L'accordo di programma tra Israele e Fatah
Mentre la Gaza palestinese brucia, ai fratelli palestinesi del West Bank sembra non fregargli una mazza
Che cosa, non saprei, ma qualcosa bisogna fare di sicuro. Una visita dall’oculista, una colletta per abbonarsi a un giornale straniero, insomma, una questione è più certa della cameriera di Fico: i corrispondenti nostrani dal Medio Oriente non riescono a notare che, mentre la Gaza palestinese brucia, ai fratelli palestinesi del West Bank sembra non fregargli una mazza.
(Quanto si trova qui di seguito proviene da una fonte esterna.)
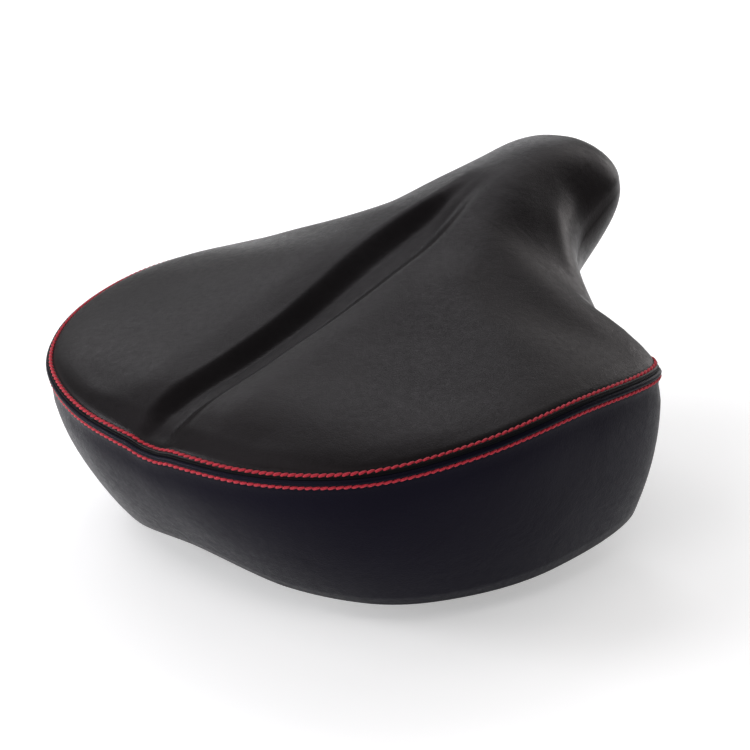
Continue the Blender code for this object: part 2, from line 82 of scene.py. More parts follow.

Cenano, guardano le serie in tivù, fanno due chiacchiere seduti nel cortile, ci fosse poi un cane che va a bruciare un copertone in solidarietà con Gaza. Non c’è. Perfino la terribile Jenin, appena sopra la combattiva Nablus, pare tranquilla come manco Vigevano per la sagra dell’asparago. Mistero. Ma un motivo ci dovrà pur essere, se quel miliardario antisemita di Abu Mazen si limita a farfugliare scemenze tipo che “non si è trattato dell’inaugurazione dell’ambasciata americana, a Gerusalemme, quanto dell’apertura di un insediamento coloniale”. E stop, quasi un gradino sotto al Fratoianni delle fasi più incendiarie. Solita figura da pirla, invece, per l’Italia. I leader di Israele e di Fatah sembrano aver trovato in cinque minuti l’accordo di programma per eliminare Hamas, mentre i nostri due napoleoni ancora si contorcono nel tentativo di capire se flat tax vuole davvero dire, come sostiene Casalino, appiattire i taxi.